From the material below, list every line containing "type".
»»
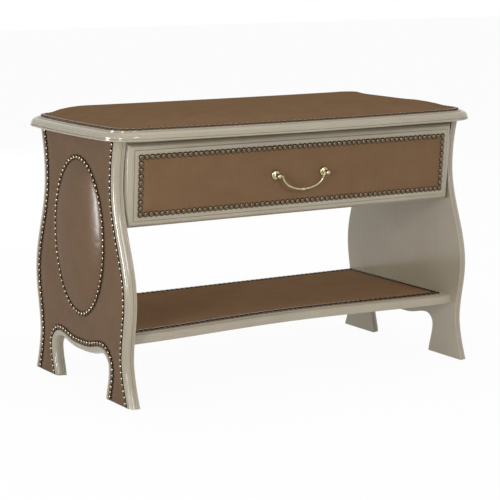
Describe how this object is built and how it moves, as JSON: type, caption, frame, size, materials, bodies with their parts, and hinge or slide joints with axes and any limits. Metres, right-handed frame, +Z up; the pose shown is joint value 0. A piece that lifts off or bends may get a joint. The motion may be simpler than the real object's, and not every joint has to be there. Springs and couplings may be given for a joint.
{
  "type": "upholstered hallway bench",
  "caption": "Upholstered hallway bench with a padded seat, shaped sides, a drawer on slides with a swinging handle, and a lower shelf.",
  "frame": {"origin": "on the floor under the middle of the bench's box", "axes": "+X along the bench to its right end, +Y to the rear, +Z up; the drawer faces -Y"},
  "size_m": [0.813, 0.4138, 0.5139],
  "materials": {
    "painted_wood": "warm grey-beige satin lacquer over wood",
    "plain_wood": "plain light wood, unpainted",
    "seat_vinyl": "smooth mocha vinyl, soft sheen",
    "side_vinyl": "smooth mocha vinyl, pearly sheen",
    "drawer_vinyl": "smooth mocha vinyl, matt",
    "shelf_vinyl": "smooth mocha vinyl, matt",
    "foam": "upholstery foam",
    "nail_bronze": "antique bronze, burnished on the domes",
    "handle_brass": "pale antique brass, polished",
    "zinc_steel": "zinc-plated steel"
  },
  "bodies": {
    "frame": {"arch_nail_strip_left": "nail_bronze", "arch_nail_strip_right": "nail_bronze", "back_panel": "painted_wood", "back_panel_screw_high_left": "zinc_steel", "back_panel_screw_high_right": "zinc_steel", "back_panel_screw_low_left": "zinc_steel", "back_panel_screw_low_right": "zinc_steel", "edge_nail_strip_front_left": "nail_bronze", "edge_nail_strip_front_right": "nail_bronze", "edge_nail_strip_rear_left": "nail_bronze", "edge_nail_strip_rear_right": "nail_bronze", "front_rail_screw_left": "zinc_steel", "front_rail_screw_right": "zinc_steel", "front_top_rail": "plain_wood", "lower_shelf": "painted_wood", "oval_nail_strip_left": "nail_bronze", "oval_nail_strip_right": "nail_bronze", "oval_pad_left": "side_vinyl", "oval_pad_right": "side_vinyl", "seat_cover": "seat_vinyl", "seat_foam": "foam", "seat_nail_strip": "nail_bronze", "shelf_nail_strip": "nail_bronze", "shelf_screw_front_left": "zinc_steel", "shelf_screw_front_right": "zinc_steel", "shelf_screw_rear_left": "zinc_steel", "shelf_screw_rear_right": "zinc_steel", "shelf_upholstery": "shelf_vinyl", "side_panel_left": "painted_wood", "side_panel_right": "painted_wood", "side_upholstery_left": "side_vinyl", "side_upholstery_right": "side_vinyl", "slide_cabinet_member_left": "zinc_steel", "slide_cabinet_member_right": "zinc_steel", "top_board": "painted_wood", "top_cleat_left": "plain_wood", "top_cleat_right": "plain_wood", "top_screw_front_left": "zinc_steel", "top_screw_front_right": "zinc_steel", "top_screw_rear_left": "zinc_steel", "top_screw_rear_right": "zinc_steel"},
    "drawer": {"drawer_front": "painted_wood", "drawer_front_upholstery": "drawer_vinyl", "drawer_nail_strip": "nail_bronze", "drawer_side_left": "plain_wood", "drawer_side_right": "plain_wood", "drawer_back": "plain_wood", "drawer_bottom": "plain_wood", "slide_drawer_member_left": "zinc_steel", "slide_drawer_member_right": "zinc_steel", "handle_post_left": "handle_brass", "handle_post_right": "handle_brass", "handle_screw_left": "zinc_steel", "handle_screw_right": "zinc_steel"},
    "slide_mid_left": {"slide_mid_member_left": "zinc_steel"},
    "slide_mid_right": {"slide_mid_member_right": "zinc_steel"},
    "bail": {"handle_bail": "handle_brass"}
  },
  "joints": [
    {"name": "drawer_slide", "type": "slide", "parent": "frame", "child": "drawer", "axis": [0, -1, 0], "range_m": [0, 0.25]},
    {"name": "slide_mid_left_travel", "type": "slide", "parent": "frame", "child": "slide_mid_left", "axis": [0, -1, 0], "range_m": [0, 0.125]},
    {"name": "slide_mid_right_travel", "type": "slide", "parent": "frame", "child": "slide_mid_right", "axis": [0, -1, 0], "range_m": [0, 0.125]},
    {"name": "bail_swing", "type": "hinge", "parent": "drawer", "child": "bail", "pos_m": [0, -0.17325, 0.39219], "axis": [-1, 0, 0], "range_deg": [-25, 180]}
  ],
  "couplings": [
    {"joint": "slide_mid_left_travel", "follows": "drawer_slide", "ratio": 0.5},
    {"joint": "slide_mid_right_travel", "follows": "drawer_slide", "ratio": 0.5}
  ]
}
««
Answer in full
Describe how this object is built and how it moves, as JSON: type, caption, frame, size, materials, bodies with their parts, and hinge or slide joints with axes and any limits. Metres, right-handed frame, +Z up; the pose shown is joint value 0. A piece that lifts off or bends may get a joint. The motion may be simpler than the real object's, and not every joint has to be there. Springs and couplings may be given for a joint.
  "type": "upholstered hallway bench",
    {"name": "drawer_slide", "type": "slide", "parent": "frame", "child": "drawer", "axis": [0, -1, 0], "range_m": [0, 0.25]},
    {"name": "slide_mid_left_travel", "type": "slide", "parent": "frame", "child": "slide_mid_left", "axis": [0, -1, 0], "range_m": [0, 0.125]},
    {"name": "slide_mid_right_travel", "type": "slide", "parent": "frame", "child": "slide_mid_right", "axis": [0, -1, 0], "range_m": [0, 0.125]},
    {"name": "bail_swing", "type": "hinge", "parent": "drawer", "child": "bail", "pos_m": [0, -0.17325, 0.39219], "axis": [-1, 0, 0], "range_deg": [-25, 180]}